Dennoch, Europa und vor allem Deutschland sind für viele die Wunschdestination. Afghanen stellen nach Syrern die zweitgrösste Gruppe an Migranten, die 2015 nach Europa eingewandert sind. In Deutschland kamen im vergangenen Jahr 154 000 der registrierten Neuankömmlinge aus Afghanistan, zirka 15 Prozent aller Zuwanderer.

Afghanistan verliert durch die Massenflucht besonders jene Kräfte, die es für den Wiederaufbau des Landes dringend bräuchte. Doch die Regierung unternimmt wenig, um die Emigration einzudämmen oder Ausgewanderte zurück ins Land zu holen. Ohnehin gibt es in Afghanistan kaum Arbeitsplätze, und viele Afghanen leben in bitterer Armut. Um unrealistische Vorstellungen über das Leben als Flüchtling in Deutschland zu zerstreuen, die in Afghanistan kursieren, liess die deutsche Botschaft im vergangenen Jahr in Kabul Plakate aufhängen: «Du willst nach Deutschland? Überleg es dir gut!», lautete die Botschaft.

Hakum Khan kennt die deutsche Kampagne. Auch vom Stimmungsumschwung in Europa angesichts der Ströme an Zuwanderern hat er gehört. Dennoch zweifelte er keinen Moment daran, dass sein jüngerer Bruder Ismail sein Glück versuchen sollte. «Was gibt es da zu überlegen? Natürlich kann man in Europa auch scheitern. Und die Reise ist gefährlich. Das Leben hier ist aber gefährlicher.» Ismail Khan hatte bis zum weitgehenden Abzug der internationalen Truppen Ende 2014 auf der Nato-Basis in Mazar-e Sharif im Norden des Landes gearbeitet. Irgendwann schnappte er Gerüchte auf, dass man ihn als «Agenten» der Amerikaner bezeichne, was ihn zum Ziel für Anschläge der Taliban macht.

Reise in Etappen

Der erste Schmuggler brachte Ismail Khan nach Iran, ein zweiter in die Türkei. Von dort ging es übers Meer. Nur die wenigsten Schlepper organisieren die ganze Tour von Afghanistan in Richtung Westen, die meisten Migranten hangeln sich von einem Schlepper zum nächsten und bezahlen etappenweise. Die gesamte Reise kostet zwischen 4000 und 25 000 Dollar, abhängig von Komfort- und Sicherheitsleistungen.
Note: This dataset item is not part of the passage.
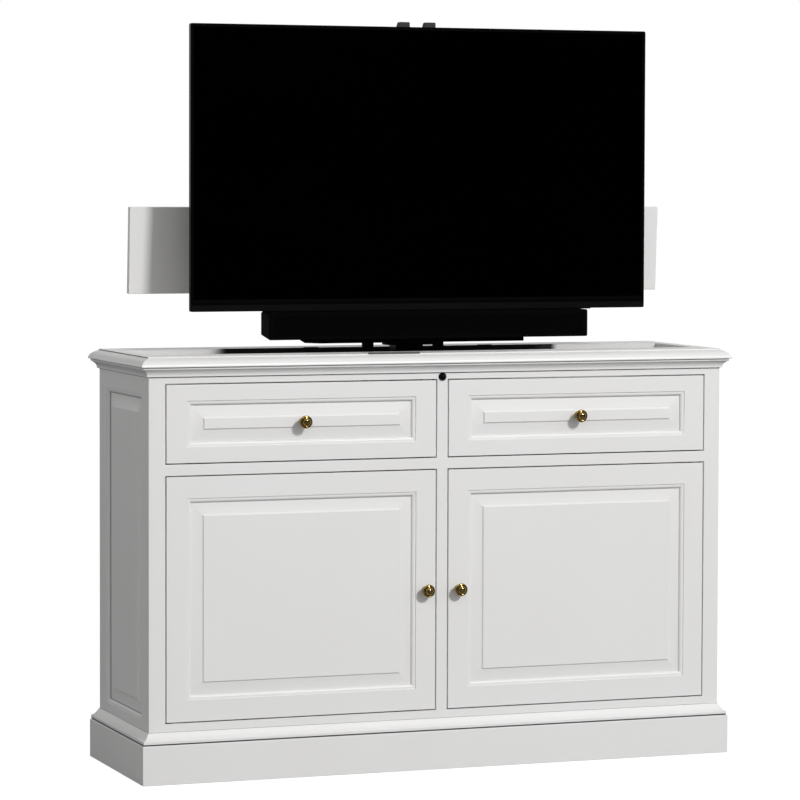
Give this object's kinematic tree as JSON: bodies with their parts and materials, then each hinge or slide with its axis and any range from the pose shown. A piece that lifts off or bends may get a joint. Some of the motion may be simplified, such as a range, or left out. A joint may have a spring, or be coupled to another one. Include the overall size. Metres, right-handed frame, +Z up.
{
  "type": "television lift cabinet",
  "caption": "Low panelled cabinet with drawers above doors, whose top opens for a screen and soundbar that rise on a telescopic lift.",
  "frame": {"origin": "middle of the footprint on the floor, under the centre of the bounding box", "axes": "+Z up, -Y the cabinet's front with the doors and drawers, +X to the right seen from the front"},
  "size_m": [1.35, 0.432, 1.6067],
  "materials": {
    "paint": "satin off-white paint on wood board",
    "plywood": "clear-sealed birch plywood",
    "brass": "aged satin brass",
    "white_plastic": "matte white",
    "black_gloss": "gloss black",
    "black_plastic": "matte black",
    "black_steel": "black powder coat",
    "column_metal": "black anodised",
    "felt": "black felt",
    "rubber": "matte black",
    "screen": "dark screen glass, switched off",
    "grille_cloth": "black speaker cloth"
  },
  "bodies": {
    "cabinet": {"plinth_front": "paint", "plinth_sides": "paint", "plinth_rear": "paint", "base_moulding": "paint", "bottom_board": "paint", "side_frame_left": "paint", "side_frame_right": "paint", "side_panel_left": "paint", "side_panel_right": "paint", "face_stiles": "paint", "face_rails": "paint", "back_panel": "paint", "top_front": "paint", "top_back": "paint", "top_sides": "paint", "cornice_moulding": "paint", "drawer_shelf": "plywood", "drawer_guides": "plywood", "door_pivot_pins": "brass", "door_catches": "white_plastic", "remote_sensor": "black_gloss", "lift_foot": "black_steel", "lift_outer_column": "column_metal", "lift_motor": "black_steel", "lift_brace": "black_steel", "control_box": "black_plastic", "lid_post_guides": "black_steel", "opening_felt": "felt", "cable_bushing": "black_plastic"},
    "lift_middle": {"lift_middle_column": "column_metal"},
    "lift_carriage": {"lift_inner_column": "column_metal", "lift_head": "black_steel", "mount_rails": "black_steel", "lid_skids": "black_plastic", "screen_frame": "black_gloss", "screen_glass": "screen", "screen_housing": "black_plastic", "soundbar_shelf": "black_steel", "soundbar_case": "black_plastic", "soundbar_caps": "black_gloss", "soundbar_grille": "grille_cloth"},
    "lid_carrier": {"lid_posts": "black_steel", "lid_hinge_rod": "black_steel"},
    "lid": {"lid_board": "paint", "lid_ears": "black_steel", "lid_bumpers": "rubber"},
    "drawer_left": {"drawer_left_frame": "paint", "drawer_left_panel": "paint", "drawer_left_box": "plywood", "drawer_left_knob": "brass"},
    "drawer_right": {"drawer_right_frame": "paint", "drawer_right_panel": "paint", "drawer_right_box": "plywood", "drawer_right_knob": "brass"},
    "door_left": {"door_left_frame": "paint", "door_left_panel": "paint", "door_left_knob": "brass"},
    "door_right": {"door_right_frame": "paint", "door_right_panel": "paint", "door_right_knob": "brass"}
  },
  "joints": [
    {"name": "lift_travel", "type": "slide", "parent": "cabinet", "child": "lift_carriage", "axis": [0, 0, 1], "range_m": [-0.75, 0]},
    {"name": "middle_travel", "type": "slide", "parent": "cabinet", "child": "lift_middle", "axis": [0, 0, 1], "range_m": [-0.376, 0.001]},
    {"name": "lid_travel", "type": "slide", "parent": "cabinet", "child": "lid_carrier", "axis": [0, 0, 1], "range_m": [-0.117, 0.001]},
    {"name": "lid_hinge", "type": "hinge", "parent": "lid_carrier", "child": "lid", "pos_m": [0, 0.074, 1.0246], "axis": [1, 0, 0], "range_deg": [-10, 0]},
    {"name": "drawer_left_slide", "type": "slide", "parent": "cabinet", "child": "drawer_left", "axis": [0, -1, 0], "range_m": [0, 0.045]},
    {"name": "drawer_right_slide", "type": "slide", "parent": "cabinet", "child": "drawer_right", "axis": [0, -1, 0], "range_m": [0, 0.045]},
    {"name": "door_left_hinge", "type": "hinge", "parent": "cabinet", "child": "door_left", "pos_m": [-0.5957, -0.178, 0.3856], "axis": [0, 0, -1], "range_deg": [0, 105]},
    {"name": "door_right_hinge", "type": "hinge", "parent": "cabinet", "child": "door_right", "pos_m": [0.5957, -0.178, 0.3856], "axis": [0, 0, 1], "range_deg": [0, 105]}
  ],
  "couplings": [
    {"joint": "middle_travel", "follows": "lift_travel", "ratio": 0.5},
    {"joint": "lid_travel", "follows": "lift_travel", "ratio": 0.15467}
  ]
}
Ismails Boot ist in der Ägäis zweimal fast gekentert, einmal lief es auf einen Felsen auf. Gerettet wurden die Insassen schliesslich von der griechischen Küstenwache. Wie es danach weiterging, weiss Hakum nicht genau. Am 22. Januar, nach zwei Monaten, sei Ismail aber in der Schweiz in einem Auffanglager angekommen – oder in Schweden? Auf alle Fälle habe er es geschafft.

Ismails Gefährdung in Afghanistan ist unbestritten, er dürfte Asyl erhalten. Das bedeutet nicht, dass seine Flucht nicht auch ein ökonomisches Motiv hat. Hakum erklärt, die Familie habe 7000 Dollar investiert, damit wenigstens einer im Westen Fuss fassen könne. Besitz sei verkauft, Land verpachtet worden, um das Geld aufzuwerfen. Er wäre selber gerne gegangen, sagt Hakum. Als einziger Verdiener in der Grossfamilie musste er aber bleiben.

Ähnliches erzählt Janaghar. Sein Bruder Amanullah brach vor zwei Monaten nach Europa auf. Bessere Aussichten auf Asyl hätte wohl Janaghar selber, der früher in einem von Indern besuchten Hotel als Wachmann arbeitete. Heute beschützt er eine ausländische Internetfirma in Kabul.

Existenzsicherung

Die Verbindung zu Ausländern und seine Vergangenheit an der Seite des legendären Kommandanten der Nord-Allianz, Ahmad Shah Massud, machen ihn zu einem Gegner der Taliban und somit zu einer stark gefährdeten Person. Doch 25 Personen hängen von Janaghars Gehalt ab, zudem ist er Familienoberhaupt. Deshalb wurde Amanullah geschickt. Die persönliche Gefährdung ist nur ein Faktor von vielen. Vor allem geht es um die Existenzsicherung der afghanischen Grossfamilie.

Würde Janaghar in Europa als Flüchtling anerkannt, während sein Bruder vielleicht nur als Wirtschaftsmigrant gelten wird? Macht das die Flucht Amanullahs weniger legitim? In den Augen ihrer Familie sicherlich nicht. Die Kategorien des westlichen Asylrechts spielen angesichts der afghanischen Realität keine Rolle. Zwar gibt es Inseln oberflächlicher Normalität, dennoch kann niemand sich dem ständigen Ausnahmezustand entziehen.

«Natürlich wissen wir, wie risikoreich die Reise nach Europa ist und wie schwer der Neuanfang dort», erklärt Janaghar. «Die einen schaffen es, die anderen nicht. Doch wer hierbleibt, der hat schon verloren.»